The incident has raised concerns about how much water is needed to put out EV fires and whether a special foam is required.
According to an article in the Detroit Free Press, the video footage, obtained by CNBC through a Michigan Freedom of Information Act request, "totaled about two hours of video, including overlapping footage, from 17 police bodycams and vehicle dashcams between 3:36 p.m. and 4:22 p.m. ET, according to time stamps on the bodycam videos,” CNBC said.
The video shows smoke billowing from three tightly packed electric pickups in a Ford Motor holding lot in Dearborn, Michigan.
According to the article on CNBC.com, moments later, flames shoot several feet above the vehicles, which were unoccupied. It wasn’t clear based on public documents and police video how long the fires burned.

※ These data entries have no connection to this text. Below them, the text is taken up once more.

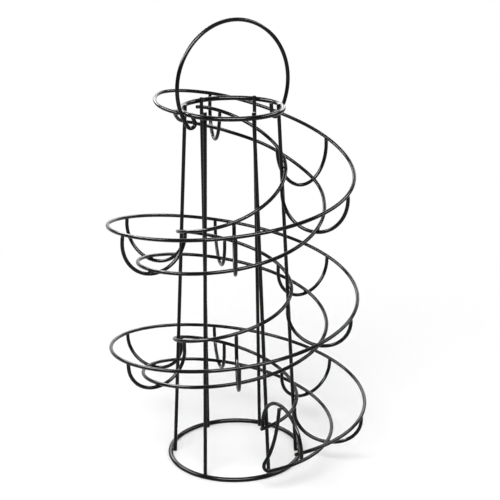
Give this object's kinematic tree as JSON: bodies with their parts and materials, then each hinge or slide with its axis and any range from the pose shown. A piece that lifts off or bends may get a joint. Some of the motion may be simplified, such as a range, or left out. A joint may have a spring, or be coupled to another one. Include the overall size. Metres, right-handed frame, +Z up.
{
  "type": "rolling egg rack",
  "caption": "Free-standing spiral rack of black coated wire that rolls eggs down a three-rail channel round a tapered core to a stop, with a carrying bail.",
  "frame": {"origin": "on the floor, under the middle of the rack's outline as seen from above; the core's upright axis stands at x -3.54 mm, y -1.58 mm", "axes": "+Z up along the core's axis; -Y faces the viewer of the picture, and +X is to the viewer's right, over the side where the egg stop opens"},
  "size_m": [0.2134, 0.2088, 0.3669],
  "materials": {
    "core_wire": "semi-gloss black coat",
    "rail_wire": "semi-gloss black coat",
    "bracket_wire": "semi-gloss black coat",
    "handle_wire": "semi-gloss black coat"
  },
  "bodies": {
    "rack": {"base_ring": "core_wire", "top_ring": "core_wire", "upright_1": "core_wire", "upright_2": "core_wire", "upright_3": "core_wire", "upright_4": "core_wire", "upright_5": "core_wire", "upright_6": "core_wire", "outer_rail": "rail_wire", "inner_rail": "rail_wire", "lower_rail": "rail_wire", "bracket_01": "bracket_wire", "bracket_02": "bracket_wire", "bracket_03": "bracket_wire", "bracket_04": "bracket_wire", "bracket_05": "bracket_wire", "bracket_06": "bracket_wire", "bracket_07": "bracket_wire", "bracket_08": "bracket_wire", "bracket_09": "bracket_wire", "bracket_10": "bracket_wire", "bracket_11": "bracket_wire", "bracket_12": "bracket_wire", "bracket_13": "bracket_wire", "bracket_14": "bracket_wire", "bracket_15": "bracket_wire", "egg_stop_arch": "bracket_wire"},
    "handle": {"carry_handle": "handle_wire"}
  },
  "joints": [
    {"name": "handle_swing", "type": "hinge", "parent": "rack", "child": "handle", "pos_m": [-0.00354, -0.00158, 0.29676], "axis": [0.8572, 0.515, 0], "range_deg": [-55, 55]}
  ]
}
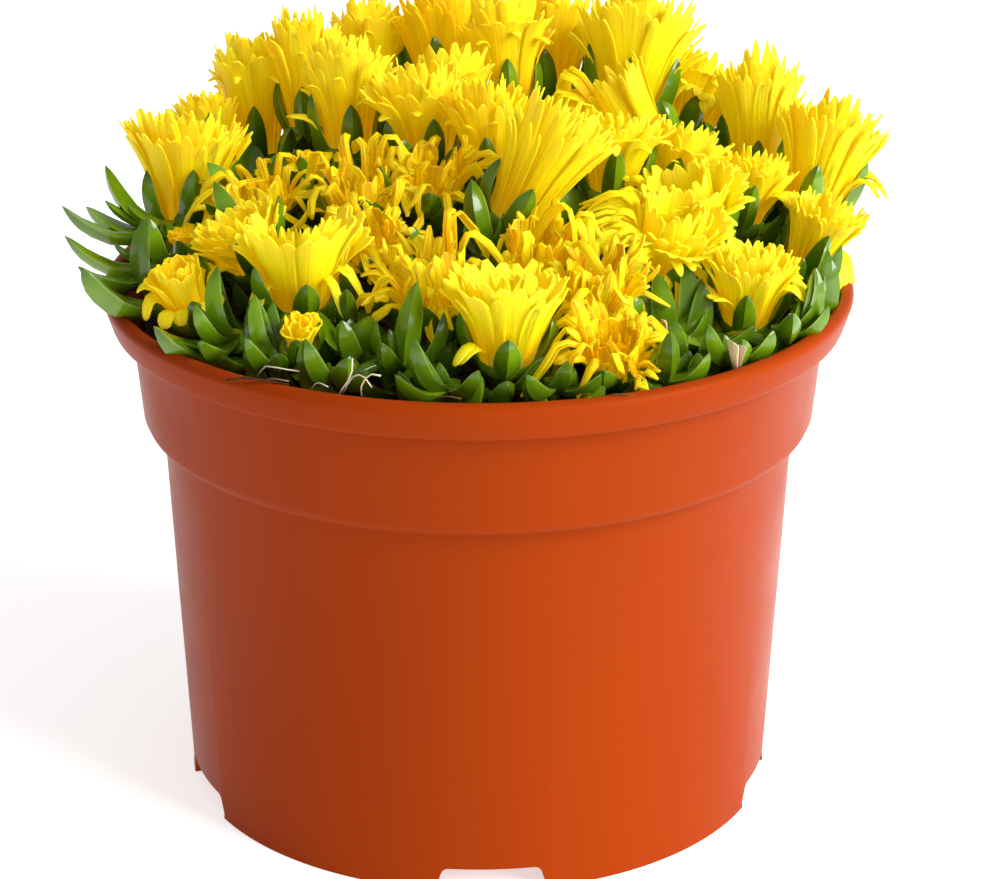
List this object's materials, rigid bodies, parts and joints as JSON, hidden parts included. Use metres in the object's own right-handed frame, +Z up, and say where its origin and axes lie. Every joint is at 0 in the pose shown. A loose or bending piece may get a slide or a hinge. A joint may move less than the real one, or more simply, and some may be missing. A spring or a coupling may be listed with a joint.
{
  "type": "potted ice plant",
  "caption": "Succulent ice plant with yellow many-petalled blooms and fleshy leaves, growing in a round terracotta-coloured nursery pot with a wide collar and a notched foot.",
  "frame": {"origin": "middle of the circle that the pot stands on, at the table", "axes": "+Z up along the pot's axis, -Y towards the front of the plant, +X to its right as seen from the front"},
  "size_m": [0.1318, 0.12, 0.1225],
  "materials": {
    "pot_plastic": "satin-gloss moulded plastic",
    "potting_soil": "matt, crumbly",
    "leaf_green": "fleshy, with a waxy sheen",
    "petal_yellow": "soft, slightly silky"
  },
  "bodies": {
    "root": {"back_1": "petal_yellow", "back_2": "petal_yellow", "back_3": "petal_yellow", "back_arching": "petal_yellow", "back_big_fan": "petal_yellow", "back_left_1": "petal_yellow", "back_left_2": "petal_yellow", "back_right": "petal_yellow", "front_bud": "petal_yellow", "front_flared": "petal_yellow", "front_spidery_1": "petal_yellow", "front_spidery_2": "petal_yellow", "front_wilted_1": "petal_yellow", "front_wilted_2": "petal_yellow", "front_wilted_3": "petal_yellow", "leaning_fan": "petal_yellow", "left_back_fan": "petal_yellow", "left_back_small": "petal_yellow", "left_bud": "petal_yellow", "left_fan": "petal_yellow", "left_front_flared": "petal_yellow", "left_front_small": "petal_yellow", "left_golden": "petal_yellow", "left_tiny_bud": "petal_yellow", "left_wilted": "petal_yellow", "middle": "petal_yellow", "middle_back": "petal_yellow", "middle_left": "petal_yellow", "middle_wilted": "petal_yellow", "pot": "pot_plastic", "rear_1": "petal_yellow", "rear_2": "petal_yellow", "rear_3": "petal_yellow", "right_fan": "petal_yellow", "right_flared": "petal_yellow", "right_front_fan": "petal_yellow", "right_front_flared": "petal_yellow", "right_low": "petal_yellow", "right_middle_1": "petal_yellow", "right_middle_2": "petal_yellow", "right_pair": "petal_yellow", "right_tall": "petal_yellow", "soil": "potting_soil", "stem_01": "leaf_green", "stem_02": "leaf_green", "stem_03": "leaf_green", "stem_04": "leaf_green", "stem_05": "leaf_green", "stem_06": "leaf_green", "stem_07": "leaf_green", "stem_08": "leaf_green", "stem_09": "leaf_green", "stem_10": "leaf_green", "stem_11": "leaf_green", "stem_12": "leaf_green", "stem_13": "leaf_green", "stem_14": "leaf_green", "stem_15": "leaf_green", "tall_left": "petal_yellow", "wilted_star": "petal_yellow"}
  },
  "joints": []
}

"Needs a whole lake to put the fire out"
The responding fire officers seemed to have been shocked at the intensity of the fire, based on some of the comments caught on the video:
“We’re not putting this f---er out. Look at it,” said one responding officer during the February F-150 Lightning fire.
First responders can be heard on video expressing concern about how much water is needed to put out EV fires and whether a special foam would be required. They also questioned the viability and safety of electric vehicles.
“They have to put like a whole f---ing lake on it to put them out,” the same officer said during the Feb. 4 event.